São janelas e portas que nos permitem saltar, em silêncio, de um
mundo onde as leis estão definidas e conhecidas para outro que espera que
sejamos nós as ditá-las, de acordo com a nossa imaginação.
A escrita permite compartimentalizar
dois mundos que são opostos: o da razão e o da fantasia.
Há quem viva sempre na fantasia, nada contra. A escrita é,
talvez, muito útil a quem não quer abdicar de nada.
2.
A poesia está na moda, fora de moda ou não vai em modas?
Está e não está. Ou seja, em termos de forma a Poesia vai em
modas. Em termos de conteúdo creio que está para além da moda porque ela é
universal e intemporal.
Gosto muito de um livro, uma antologia de Poesia que foi
publicado em 2001 para celebrar o facto de o Porto ter sido em 2001 a Capital
Europeia da Cultura, chamado “Rosa do Mundo”,
2001 Poemas Para o Futuro. É calhamaço que abarca a poesia conhecida ao
longo da História, desde as civilizações mais remotas até aos autores nascidos
em 1945. Estamos a falar de poesia fixada pela palavra escrita ao longo de
milénios.
O que é que podemos ver nesta viagem tempo/espaço sobre a Poesia
no Planeta? A forma muda, vai variando, às vezes com rima, outras sem rima, às
longa outras curta e pode até haver ciclos como na Moda em geral mas o
conteúdo, a substância, a essência, essa é sempre a mesma porque no fundo, a
Natureza Humana é só uma. A Rosa do Mundo é intemporal. E conseguimos perceber
tão bem um homem que viveu na Etiópia há três mil anos como um português do Sec
XI que escrevia uma cantiga de amor ou de amigo.
Deixo um exemplo:
(Etiópia, Oromo)
Copla
de Amor
Se eu fosse
um touro,
Um touro, um
belo touro,
Belo mas
teimoso,
O mercador
comprar-me-ia.
Comprar-me-ia
e matar-me-ia,
Esticaria a
minha pele,
Levar-me-ia
para o mercado.
A mulher
grosseira tentaria negociar-me em vão,
A bela
rapariga comprar-me-ia;
Amassaria
aromas sobre mim.
Eu passaria
a noite enrolado à sua volta;
Eu passaria
a tarde enrolado à sua volta.
O seu marido
diria:” é uma pele morta”!
Mas eu
estaria junto do meu amor.
A constância da Natureza Humana não é, no entanto, um dado
adquirido para o futuro, apesar dos milénios no passado a bater nas mesmas
teclas (o Amor, a Morte, o Ciúme, a Guerra, a Saudade, o Tempo, etc.)
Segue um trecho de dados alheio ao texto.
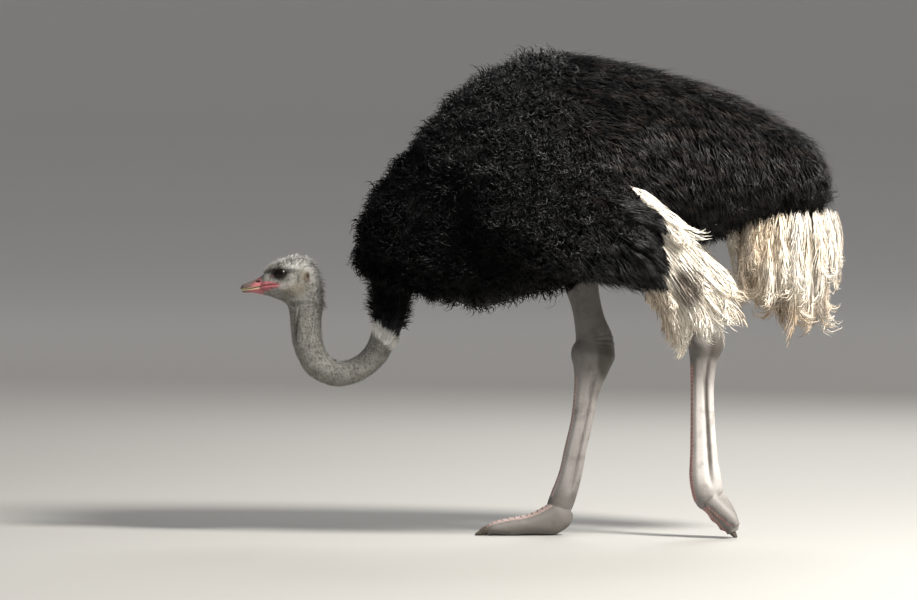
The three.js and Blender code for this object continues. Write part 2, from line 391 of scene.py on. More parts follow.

Leio, volta e meia, umas notícias que dão como certa a
necessidade do Homem se fundir com alguma forma de inteligência artificial para
sobreviver enquanto espécie. Ora a inteligência artificial é capaz de ser muito
útil para resolver uma imensidão de problemas complexos. Como será a Poesia
nessa Era não consigo prever. Aliás, nunca ouvi a expressão “sensibilidade
artificial”. Será a Poesia capaz de perdurar em tempos biónicos? Espero que
sim.
3- Fala-nos um
pouco deste teu Poémica e onde o podemos adquirir ou encomendar.
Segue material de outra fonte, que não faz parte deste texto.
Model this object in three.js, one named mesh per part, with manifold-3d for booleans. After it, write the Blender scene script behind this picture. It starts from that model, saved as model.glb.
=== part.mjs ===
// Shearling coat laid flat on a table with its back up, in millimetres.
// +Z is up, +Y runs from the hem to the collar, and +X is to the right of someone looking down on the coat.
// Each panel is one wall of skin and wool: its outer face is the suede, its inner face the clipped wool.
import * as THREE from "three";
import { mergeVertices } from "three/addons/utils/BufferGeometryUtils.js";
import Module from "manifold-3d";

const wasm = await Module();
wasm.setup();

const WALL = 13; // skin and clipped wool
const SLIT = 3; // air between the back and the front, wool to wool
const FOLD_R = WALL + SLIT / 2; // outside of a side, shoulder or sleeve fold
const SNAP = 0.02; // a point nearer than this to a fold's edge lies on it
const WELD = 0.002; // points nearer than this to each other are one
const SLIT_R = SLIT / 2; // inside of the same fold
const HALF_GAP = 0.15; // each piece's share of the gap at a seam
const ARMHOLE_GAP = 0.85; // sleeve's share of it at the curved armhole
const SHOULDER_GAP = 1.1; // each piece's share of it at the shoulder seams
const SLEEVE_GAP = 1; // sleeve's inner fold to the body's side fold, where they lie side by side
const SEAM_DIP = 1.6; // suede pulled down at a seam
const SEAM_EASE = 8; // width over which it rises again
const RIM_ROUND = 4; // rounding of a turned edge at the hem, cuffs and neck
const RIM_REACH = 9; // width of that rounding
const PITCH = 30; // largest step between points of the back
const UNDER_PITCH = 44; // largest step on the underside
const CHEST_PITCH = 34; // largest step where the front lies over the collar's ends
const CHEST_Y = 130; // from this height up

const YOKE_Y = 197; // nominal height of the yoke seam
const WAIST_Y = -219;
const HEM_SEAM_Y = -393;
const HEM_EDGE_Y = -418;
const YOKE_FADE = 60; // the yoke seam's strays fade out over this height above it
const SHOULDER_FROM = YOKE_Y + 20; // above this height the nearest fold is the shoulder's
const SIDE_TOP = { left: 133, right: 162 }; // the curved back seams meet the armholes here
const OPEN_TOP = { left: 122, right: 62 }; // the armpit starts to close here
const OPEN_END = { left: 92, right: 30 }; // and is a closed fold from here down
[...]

Poémica é um conjunto de poemas escrito em 2014, que conta, ou
pelo menos tenta (os leitores o dirão), uma história muito simples. Já escrevi
muita poesia depois disso, alguma até me parece mais bem conseguida, mas, até
agora, e muito provavelmente, nunca inventarei uma colecção de poemas tão
coerente e coesa. Por isso tenho um carinho especial por este livro apesar de
estar a sair com 2 anos de atraso (deveria ter sido em 2015). Poderia escrever
um livro sobre a elaboração deste livro, tais foram as peripécias que
atrapalharam esta edição. Valeu a pena esperar pois, entretanto, descobri a Ana
Amil, a Designer Gráfica que trabalhou o miolo e fez a capa maravilhosa deste
Poémica e me fez esquecer as dificuldades passadas.